(GOAL) Starting from the line that contains "for node in", reproduce each line exactly through the end of the material, and include no other lines.

(SUPPLIED MATERIAL)
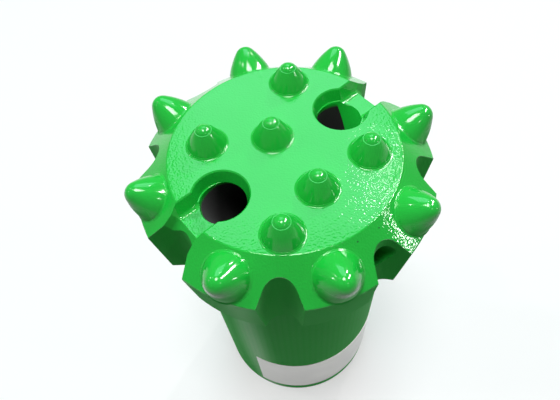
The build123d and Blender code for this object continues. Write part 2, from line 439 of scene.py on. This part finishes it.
def sticker_film(peel):
    """Plain satin film of the sticker, a little uneven over its glue."""
    material, tree, shader = new_material("sticker_film")
    place = object_place(tree)
    cloud = noise_node(tree, place, cloud_scale, cloud_detail)
    tree.links.new(mix_colour(tree, cloud, sticker_white, sticker_grey), shader.inputs["Base Color"])
    tree.links.new(mix_value(tree, cloud, *sticker_roughness), shader.inputs["Roughness"])
    shader.inputs["Metallic"].default_value = sticker_metallic
    bump(tree, shader, use_group(tree, peel, place, sticker_heights))
    return material


def floor_material():
    """Pale floor: white to the eye and to reflections, darker for the light that it throws back."""
    material, tree, shader = new_material("studio_floor")
    shader.inputs["Base Color"].default_value = floor_white
    shader.inputs["Roughness"].default_value = floor_roughness
    shade = tree.nodes.new("ShaderNodeBsdfDiffuse")
    shade.inputs["Color"].default_value = floor_shade
    glow = tree.nodes.new("ShaderNodeEmission")
    glow.inputs["Strength"].default_value = floor_glow
    lit = tree.nodes.new("ShaderNodeMixShader")
    lit.inputs["Fac"].default_value = floor_glow_share
    tree.links.new(shader.outputs["BSDF"], lit.inputs[1])
    tree.links.new(glow.outputs["Emission"], lit.inputs[2])
    mix = tree.nodes.new("ShaderNodeMixShader")
    tree.links.new(seen_share(tree), mix.inputs["Fac"])
    tree.links.new(shade.outputs["BSDF"], mix.inputs[1])
    tree.links.new(lit.outputs["Shader"], mix.inputs[2])
    output = tree.nodes["Material Output"]
    tree.links.new(mix.outputs["Shader"], output.inputs["Surface"])
    return material


def dress(node, material):
    """Gives a CAD piece its finish."""
    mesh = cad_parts[node].data
    mesh.materials.clear()
    mesh.materials.append(material)


def finish_piece(name, bm, material):
    """Turns a bmesh into a smooth piece that rides on the bit."""
    bmesh.ops.recalc_face_normals(bm, faces=bm.faces)
    mesh = bpy.data.meshes.new(name)
    bm.to_mesh(mesh)
    bm.free()
    mesh.shade_smooth()
    mesh.materials.append(material)
    piece = bpy.data.objects.new(name, mesh)
    bpy.context.scene.collection.objects.link(piece)
    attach(piece, "root")
    return piece


def paint_bead(radius):
    """Ring of gathered paint about Z: a hollow fillet on the outside, its root in the foot."""
    bm = bmesh.new()
    outline = [Vector((radius - bead_root, 0, -bead_root)), Vector((radius + bead_width, 0, -bead_root))]
    for step in range(bead_hollow_steps + 1):
        turn = math.pi / 2 * step / bead_hollow_steps
        across = radius + bead_width * (1 - math.sin(turn))
        outline.append(Vector((across, 0, bead_height * (1 - math.cos(turn)))))
    outline.append(Vector((radius - bead_root, 0, bead_height)))
    verts = [bm.verts.new(point) for point in outline]
    edges = [bm.edges.new(pair) for pair in zip(verts, verts[1:] + verts[:1])]
    bmesh.ops.spin(
        bm,
        geom=verts + edges,
        cent=(0, 0, 0),
        axis=(0, 0, 1),
        angle=2 * math.pi,
        steps=bead_steps,
        use_merge=True,
    )
    return bm


def gauge_spot(angle):
    """Where a gauge button leaves the cone, with Z out of the steel."""
    slope = Vector((head_radius - face_radius, 0, -gauge_drop))
    lean = math.atan2(gauge_drop, head_radius - face_radius)
    place = Vector((face_radius, 0, face_height)) + slope * gauge_share
    turn = Matrix.Rotation(math.radians(angle), matrix_rows, "Z")
    return turn @ Matrix.Translation(place) @ Matrix.Rotation(lean, matrix_rows, "Y")


def add_front_beads(material):
    """Gathered paint round the face's buttons."""
    for number, (x, y) in enumerate(front_places, start=1):
        bm = paint_bead(front_foot_radius)
        bmesh.ops.translate(bm, verts=bm.verts, vec=(x * MM, y * MM, face_height))
        finish_piece(f"front_foot_bead_{number}", bm, material)


def add_gauge_beads(material):
    """Gathered paint round the gauge buttons, let down on to the cone."""
    for number, angle in enumerate(gauge_angles, start=1):
        bm = paint_bead(gauge_foot_radius)
        spot = gauge_spot(angle)
        normal = spot.to_3x3() @ Vector((0, 0, 1))
        for vert in bm.verts:
            on_plane = spot @ Vector((vert.co.x, vert.co.y, 0))
            out = math.hypot(on_plane.x, on_plane.y)
            cone_height = face_height - (out - face_radius) * gauge_fall
            vert.co.z += (cone_height - on_plane.z) * normal.z
        bmesh.ops.transform(bm, matrix=spot, verts=bm.verts)
        finish_piece(f"gauge_foot_bead_{number}", bm, material)


def add_lamps():
    """Square lamps, all turned to the head."""
    for name, place, size, power, colour in LAMPS:
        data = bpy.data.lights.new(name, "AREA")
        data.shape = "SQUARE"
        data.size = size
        data.energy = power
        data.color = colour
        lamp = bpy.data.objects.new(name, data)
        lamp.location = place
        lamp.rotation_euler = (lamps_aim - Vector(place)).to_track_quat("-Z", "Y").to_euler()
        bpy.context.scene.collection.objects.link(lamp)


def add_strip_lamp():
    """A long thin lamp, turned to the head, whose reflection draws lines along rounded edges."""
    start = Vector(strip_start)
    end = Vector(strip_end)
    middle = (start + end) / 2
    along = (end - start).normalized()
    across = (middle - lamps_aim).cross(along).normalized()
    data = bpy.data.lights.new("strip_lamp", "AREA")
    data.shape = "RECTANGLE"
    data.size = (end - start).length
    data.size_y = strip_width
    data.energy = strip_power
    lamp = bpy.data.objects.new("strip_lamp", data)
    turn = Matrix((along, across, along.cross(across))).transposed()
    lamp.matrix_world = Matrix.Translation(middle) @ turn.to_4x4()
    lamp.visible_diffuse = False
    bpy.context.scene.collection.objects.link(lamp)


def seen_share(tree):
    """One for the eye, for reflections and through glass; zero for the light that is thrown back."""
    path = tree.nodes.new("ShaderNodeLightPath")
    seen = math_node(tree, "MAXIMUM", path.outputs["Is Camera Ray"], path.outputs["Is Glossy Ray"])
    return math_node(tree, "MAXIMUM", seen, path.outputs["Is Transmission Ray"])


def add_world():
    """Plain surroundings: pale to the eye and to reflections, dim as light."""
    world = bpy.data.worlds.new("surroundings")
    world.use_nodes = True
    tree = world.node_tree
    background = tree.nodes["Background"]
    background.inputs["Color"].default_value = world_white
    strength = mix_value(tree, seen_share(tree), world_strength, world_seen_strength)
    tree.links.new(strength, background.inputs["Strength"])
    bpy.context.scene.world = world


def add_floor():
    """The plain floor that the bit stands on."""
    bm = bmesh.new()
    bmesh.ops.create_grid(bm, x_segments=1, y_segments=1, size=floor_half_size)
    mesh = bpy.data.meshes.new("floor")
    bm.to_mesh(mesh)
    bm.free()
    mesh.materials.append(floor_material())
    floor = bpy.data.objects.new("floor", mesh)
    bpy.context.scene.collection.objects.link(floor)


def add_camera():
    """The camera at the photograph's place."""
    data = bpy.data.cameras.new("camera")
    data.lens = camera_lens
    data.sensor_width = camera_sensor
    data.clip_start = camera_near
    camera = bpy.data.objects.new("camera", data)
    camera.location = camera_place
    camera.rotation_euler = Euler([math.radians(turn) for turn in camera_turn])
    bpy.context.scene.collection.objects.link(camera)
    bpy.context.scene.camera = camera


def main():
    peel = orange_peel_group()
    specks = specks_group()
    on_body = body_enamel(peel, specks, dark_inside_group(), dry_spray_group())
    on_buttons = button_enamel(peel, specks, dry_button_group())
    dress("bit_body", on_body)
    dress("label", sticker_film(peel))
    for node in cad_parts:
        if "button" in node:
            dress(node, on_buttons)
    add_front_beads(on_buttons)
    add_gauge_beads(on_buttons)
    add_floor()
    add_world()
    add_lamps()
    add_strip_lamp()
    add_camera()
    bpy.context.scene.view_settings.view_transform = "Standard"


main()
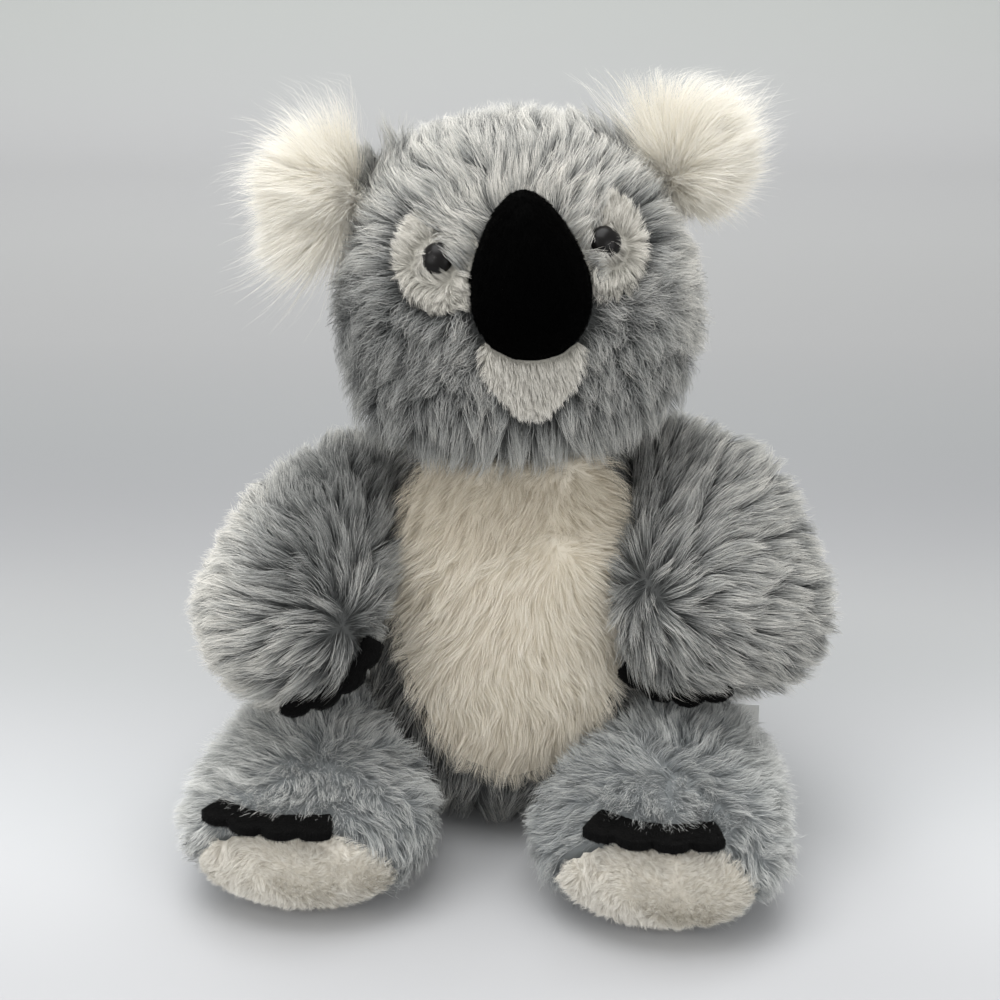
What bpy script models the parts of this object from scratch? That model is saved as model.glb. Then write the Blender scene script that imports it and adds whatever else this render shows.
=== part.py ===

(COMPLETE OUTPUT)
    for node in cad_parts:
        if "button" in node:
            dress(node, on_buttons)
    add_front_beads(on_buttons)
    add_gauge_beads(on_buttons)
    add_floor()
    add_world()
    add_lamps()
    add_strip_lamp()
    add_camera()
    bpy.context.scene.view_settings.view_transform = "Standard"


main()
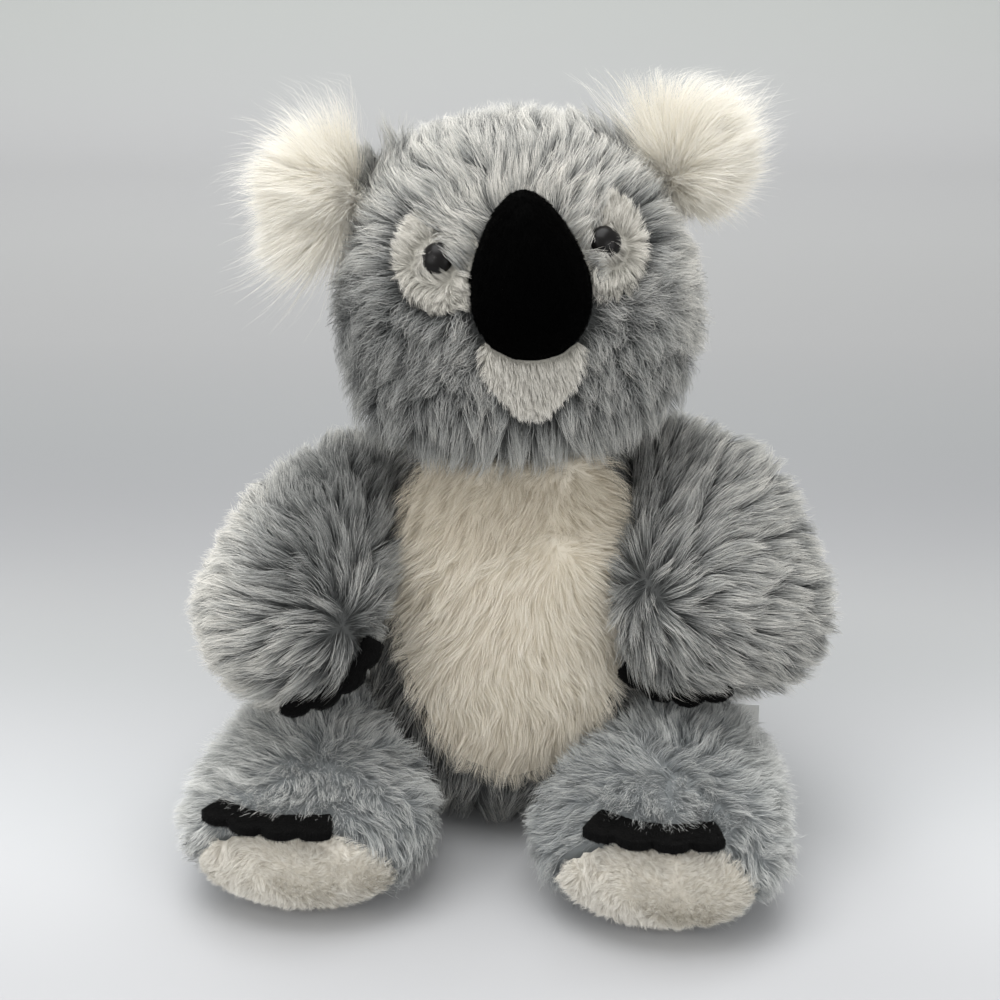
What bpy script models the parts of this object from scratch? That model is saved as model.glb. Then write the Blender scene script that imports it and adds whatever else this render shows.
=== part.py ===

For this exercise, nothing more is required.